I must say Sigma itself is less impressive than I expected, it still struggles a lot with articulated prompts.
Question: your current workflow utilizes the text encoder and the VAE from the T5 model (the hardest one to run). Am I wrong, or if I were to utilize the 1024 version of the model, wouldn't it be better to use the vae and text encoder from the 1024 version instead?
It works pretty good! Thanks. I just finetuned a pixart sigma model and this allowed me to test it properly. Pretty good results... I just have to train it further now :)
Amazing workflow.
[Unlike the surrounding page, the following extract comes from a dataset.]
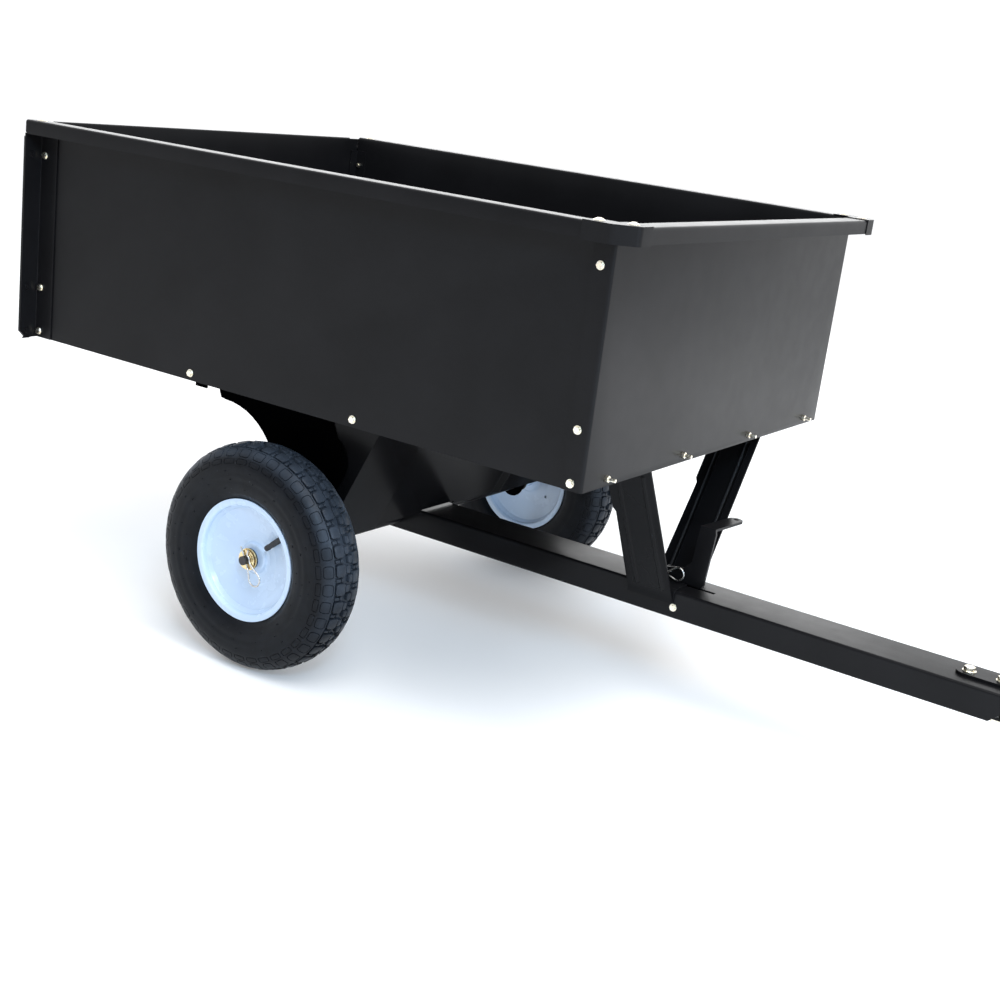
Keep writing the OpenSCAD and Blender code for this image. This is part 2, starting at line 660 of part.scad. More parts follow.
module latch_pin() color(zinc) difference() {
    union() {
        far = ear_far + ear_t / 2;
        along_y(-20, far + 0.2) translate([pivot_x, pivot_z]) circle(r = pivot_r);
        along_y(far + 0.1, far + 3) translate([pivot_x, pivot_z]) circle(r = 7);
    }
    rod_x([pivot_x, latch_clip_y, pivot_z], clip_wire + run, 20);
}
module latch_clip() translate([pivot_x, latch_clip_y, pivot_z]) rotate([90, 0, 0]) mirror([0, 0, 1])
    spring_clip(pivot_r, 12.5, 30, 9);
module latch_spring() color(steel) translate([pivot_x, 0, pivot_z]) rotate([90, 0, 0]) rotate_extrude() {
    reach = ear_far - ear_t / 2 - pedal_t / 2 - 0.8;
    turns = 4;
    for (i = [0:turns - 1]) translate([6.2, -pedal_t / 2 - 0.4 - reach * (i + 0.5) / turns])
        circle(r = reach / turns / 2 + 0.05, $fn = 24);
}

// Foot pedal: a flat lever with its catch below and its top turned over as the tread
module latch_pedal() color(paint) difference() {
    union() {
        along_y(-pedal_t / 2, pedal_t / 2) {
            translate([pivot_x, pivot_z]) circle(r = 11);
            polygon([[pivot_x, pivot_z - 11], [580, tongue_top + 4], [640, tongue_top + 2],
                [645, tongue_top + 8], [653, pedal_top - 10], [651, pedal_top], [622, pedal_top],
                [616, 275], [602, 259], [pivot_x, pivot_z + 11]]);
            polygon([[588, pivot_z], [606, pivot_z], [606, 200], [catch_x - catch_r - 0.6, 194],
                [catch_x - catch_r - 0.6, 188], [606, 184], [592, 184]]);
        }
        along_z(pedal_top - 5, pedal_top) difference() {
            union() {
                polygon([[622, -pedal_t / 2], [650, -pedal_t / 2], [658.6, tread_y], [631.4, tread_y]]);
                translate([645, tread_y]) circle(r = 13.6);
            }
            translate([646, tread_y + 2]) circle(r = 5);
        }
    }
    rod_y([pivot_x, 0, pivot_z], pivot_r + run, 10);
}

// ---- what to draw ----------------------------------------------------------------------

module placed() translate([axle_x, 0, 0]) children();
placed() tongue();
placed() axle();
placed() axle_spacer_right();
placed() axle_spacer_left();
placed() wheel_washers_right();
placed() wheel_washers_left();
placed() wheel_clip_right();
placed() wheel_clip_left();
placed() catch_bolt();
placed() hitch_strap_top();
placed() hitch_strap_bottom();
placed() hitch_bolts();
placed() tyre_right();
placed() rim_right();
placed() hub_right();
placed() hub_bushes_right();
placed() valve_right();
placed() tyre_left();
placed() rim_left();
placed() hub_left();
placed() hub_bushes_left();
placed() valve_left();
placed() floor_pan();
placed() floor_edge_right();
placed() floor_edge_left();
placed() floor_edge_front();
placed() side_panel_right();
placed() side_panel_left();
placed() front_panel();
placed() corner_cap_right();
placed() corner_cap_left();
placed() rear_angle_right();
placed() rear_angle_left();
placed() tailgate_track_right();
placed() tailgate_track_left();
placed() tailgate_guide_right();
placed() tailgate_guide_left();
placed() side_bolts_right();
placed() side_bolts_left();
placed() front_bolts();
placed() rail_bolts();
placed() guide_bolts();
placed() axle_bracket_right();
placed() axle_bracket_left();
placed() cross_member();
placed() bracket_bolts();
placed() latch_strut_right();
placed() latch_strut_left();
placed() strut_bolts();
placed() saddle();
placed() latch_pin();
placed() latch_clip();
placed() latch_spring();
placed() latch_pedal();
placed() tailgate();
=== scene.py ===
import json
import math

import bmesh
import bpy
from mathutils import Matrix, Vector

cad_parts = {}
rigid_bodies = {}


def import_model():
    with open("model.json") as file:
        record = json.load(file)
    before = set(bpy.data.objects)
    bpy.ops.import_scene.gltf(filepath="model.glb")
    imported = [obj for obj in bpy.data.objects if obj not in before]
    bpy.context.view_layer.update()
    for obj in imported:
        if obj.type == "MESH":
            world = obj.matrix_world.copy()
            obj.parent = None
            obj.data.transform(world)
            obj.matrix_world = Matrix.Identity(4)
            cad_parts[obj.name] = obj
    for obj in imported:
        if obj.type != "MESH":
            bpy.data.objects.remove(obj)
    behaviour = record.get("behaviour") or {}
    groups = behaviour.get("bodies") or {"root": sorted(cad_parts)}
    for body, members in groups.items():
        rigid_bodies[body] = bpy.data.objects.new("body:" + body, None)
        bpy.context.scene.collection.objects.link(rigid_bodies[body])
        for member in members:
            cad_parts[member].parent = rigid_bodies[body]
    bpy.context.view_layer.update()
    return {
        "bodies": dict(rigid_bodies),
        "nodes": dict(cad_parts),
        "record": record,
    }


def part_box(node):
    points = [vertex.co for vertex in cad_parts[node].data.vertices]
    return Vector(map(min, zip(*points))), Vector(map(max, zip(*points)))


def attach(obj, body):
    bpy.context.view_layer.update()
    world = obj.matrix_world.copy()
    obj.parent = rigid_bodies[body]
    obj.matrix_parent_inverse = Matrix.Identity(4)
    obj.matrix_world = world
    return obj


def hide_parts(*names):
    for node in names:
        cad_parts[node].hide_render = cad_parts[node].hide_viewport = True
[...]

Thanks!
I would change in manual from:
cd <your-comfyui-directory>
cd custom_nodes
git clone https://github.com/city96/ComfyUI_ExtraModels
pip install -r requirements.txt
to:
cd <your-comfyui-directory>
cd custom_nodes
git clone https://github.com/city96/ComfyUI_ExtraModels
cd ComfyUI_ExtraModels
pip install -r requirements.txt
For anyone haveing only 12GB VRAM and 32GB RAM, I suggest to dowload following file (from SD3): t5xxl_fp16.safetensors
Link (registration required):
https://huggingface.co/stabilityai/stable-diffusion-3-medium/tree/main/text_encoders
Changes in T5 loader:
t5v11_name: t5xxlfp16.safetensors
t5v11_ver: xxl
path_type: folder
device: auto
dtype: FP16
Great work! Is it possible to add tiled KSample and facedetailer for more detail?
Can't get the workflow to work with PixArt-Sigma-XL-2-1024-MS.pth (getting error about an invalid "<" key), but this does work with other models, for example Pixart 900M-base.safetensors.